JIM CARREY: “A friend of mine in Canada was seeing the number 23 everywhere, he had a book full of 23 phenomenon. I said he was crazy; then I started seeing it everywhere. Then somebody handed me the 23rd Psalm, the valley of the shadow of death, living without fear, knowing that you’re taken care of, so I changed the name of my company from Pit Bull Productions to JC23, because I thought it was a great progression from grabbing hold of life and not letting it go, to not sweating it. Then a friend said, ‘I just read a script called The Number 23.’ I said, ‘I have to see this.’ And I read the script, I was compelled by it, and I was freaked out because the first page of the script was originally me trying to catch a pit bull, the Pit Bull Productions to JC23 was not lost there.”
VIRGINIA MADSEN: “I think all this stuff is really fun, the shows on the Discovery Channel about ghosts and the yeti and UFOs, which I totally believe in, so I’d heard about the number 23, but I didn’t know how vast it was until really the first day of the production when Jim gave me this book with all the fun facts about the number 23.”

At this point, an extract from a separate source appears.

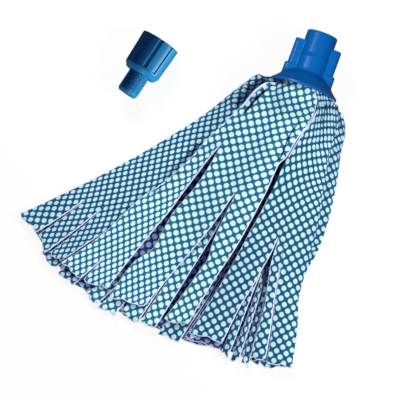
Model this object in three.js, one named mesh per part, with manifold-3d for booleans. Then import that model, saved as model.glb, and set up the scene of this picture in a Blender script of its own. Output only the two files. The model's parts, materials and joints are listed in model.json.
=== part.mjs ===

CARREY: “And then her son started picking out things. He pointed out that Virginia’s name and my name together were 23 letters.”
MADSEN: “And that it was Joel Schumacher’s 23rd film.”
SCHUMACHER: “I think people have started to see Jim as the fine actor he is. Somehow in our culture, great brilliant comics are not revered in the same way as dramatic actors, which is crazy.”
CARREY: “I’ve always thought of myself as somebody who lives in the middle of the wheel and is able to go to the extreme, to the outside of the wheel in any direction. The best-case scenario for me is to be able to be as zany and funny as I can, and then do something that is serious and has some depth to it. There are many different colors to paint with. I would hate to get trapped in one thing. I always feel like funny is an appendage, but it is not my whole body.”